# Start of Provided data
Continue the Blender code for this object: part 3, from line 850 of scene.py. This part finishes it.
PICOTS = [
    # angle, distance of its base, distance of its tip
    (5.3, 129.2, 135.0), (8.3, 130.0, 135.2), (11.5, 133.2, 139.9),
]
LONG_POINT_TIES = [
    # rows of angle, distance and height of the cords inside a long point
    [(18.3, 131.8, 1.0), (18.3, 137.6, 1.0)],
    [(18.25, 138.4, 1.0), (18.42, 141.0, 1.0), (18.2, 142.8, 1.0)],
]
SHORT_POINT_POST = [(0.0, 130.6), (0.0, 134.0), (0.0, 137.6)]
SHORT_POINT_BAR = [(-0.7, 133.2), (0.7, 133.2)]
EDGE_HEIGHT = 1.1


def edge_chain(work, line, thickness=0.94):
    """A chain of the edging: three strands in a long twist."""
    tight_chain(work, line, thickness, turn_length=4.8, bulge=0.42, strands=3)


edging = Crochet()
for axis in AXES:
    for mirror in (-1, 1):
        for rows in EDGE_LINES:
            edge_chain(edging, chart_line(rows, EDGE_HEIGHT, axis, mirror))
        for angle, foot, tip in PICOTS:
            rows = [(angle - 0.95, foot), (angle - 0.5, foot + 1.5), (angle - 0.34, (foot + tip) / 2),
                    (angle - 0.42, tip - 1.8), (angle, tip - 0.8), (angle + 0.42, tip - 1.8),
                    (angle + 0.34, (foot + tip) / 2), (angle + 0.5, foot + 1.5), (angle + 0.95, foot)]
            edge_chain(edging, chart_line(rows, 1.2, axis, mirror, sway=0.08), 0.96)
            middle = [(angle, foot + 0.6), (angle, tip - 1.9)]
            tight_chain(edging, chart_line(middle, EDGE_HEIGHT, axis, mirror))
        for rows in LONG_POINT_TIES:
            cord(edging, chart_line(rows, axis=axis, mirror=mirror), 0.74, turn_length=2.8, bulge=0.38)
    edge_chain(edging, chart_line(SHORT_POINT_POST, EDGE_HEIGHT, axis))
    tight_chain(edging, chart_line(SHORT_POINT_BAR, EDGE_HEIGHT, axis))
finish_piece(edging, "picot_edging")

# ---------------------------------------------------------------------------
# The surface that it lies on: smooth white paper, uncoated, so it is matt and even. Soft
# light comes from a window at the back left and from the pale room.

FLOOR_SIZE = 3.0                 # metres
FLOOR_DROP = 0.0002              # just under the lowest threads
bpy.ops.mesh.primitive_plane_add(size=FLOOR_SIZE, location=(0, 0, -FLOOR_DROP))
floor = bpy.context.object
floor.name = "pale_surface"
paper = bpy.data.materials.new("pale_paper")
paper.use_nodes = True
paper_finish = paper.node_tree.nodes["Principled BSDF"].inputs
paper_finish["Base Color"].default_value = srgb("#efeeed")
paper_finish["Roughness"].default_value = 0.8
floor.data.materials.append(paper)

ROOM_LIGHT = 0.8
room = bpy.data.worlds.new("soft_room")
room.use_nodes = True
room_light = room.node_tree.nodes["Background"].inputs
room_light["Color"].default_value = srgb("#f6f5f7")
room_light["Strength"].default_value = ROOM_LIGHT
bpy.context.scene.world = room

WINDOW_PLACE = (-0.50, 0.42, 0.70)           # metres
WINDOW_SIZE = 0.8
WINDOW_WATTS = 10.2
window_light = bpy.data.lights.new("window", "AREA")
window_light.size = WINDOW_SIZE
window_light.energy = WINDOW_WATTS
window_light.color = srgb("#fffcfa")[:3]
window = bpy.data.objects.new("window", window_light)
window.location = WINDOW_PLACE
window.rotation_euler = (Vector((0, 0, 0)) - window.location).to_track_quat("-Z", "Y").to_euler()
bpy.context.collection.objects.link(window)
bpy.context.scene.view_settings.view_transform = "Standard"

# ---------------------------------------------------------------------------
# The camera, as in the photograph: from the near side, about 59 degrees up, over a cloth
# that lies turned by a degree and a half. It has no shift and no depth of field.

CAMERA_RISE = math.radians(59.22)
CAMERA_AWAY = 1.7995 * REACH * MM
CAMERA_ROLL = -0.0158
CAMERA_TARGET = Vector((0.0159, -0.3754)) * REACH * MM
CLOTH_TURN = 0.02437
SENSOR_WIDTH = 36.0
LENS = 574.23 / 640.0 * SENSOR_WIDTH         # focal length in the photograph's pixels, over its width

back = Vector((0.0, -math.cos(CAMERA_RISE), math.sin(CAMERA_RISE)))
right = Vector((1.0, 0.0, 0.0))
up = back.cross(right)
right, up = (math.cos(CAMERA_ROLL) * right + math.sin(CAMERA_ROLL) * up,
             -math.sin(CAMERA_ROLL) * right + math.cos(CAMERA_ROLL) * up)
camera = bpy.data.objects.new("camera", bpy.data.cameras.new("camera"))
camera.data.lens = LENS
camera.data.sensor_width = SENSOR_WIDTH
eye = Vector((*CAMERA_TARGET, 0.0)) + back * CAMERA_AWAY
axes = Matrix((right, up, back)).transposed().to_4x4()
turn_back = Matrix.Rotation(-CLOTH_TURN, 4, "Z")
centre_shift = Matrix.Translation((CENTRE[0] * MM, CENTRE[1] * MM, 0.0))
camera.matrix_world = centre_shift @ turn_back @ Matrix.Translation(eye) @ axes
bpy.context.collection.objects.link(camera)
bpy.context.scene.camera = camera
# End of Provided data
Return each line of the data that contains the string "from".

Continue the Blender code for this object: part 3, from line 850 of scene.py. This part finishes it.
# light comes from a window at the back left and from the pale room.
# The camera, as in the photograph: from the near side, about 59 degrees up, over a cloth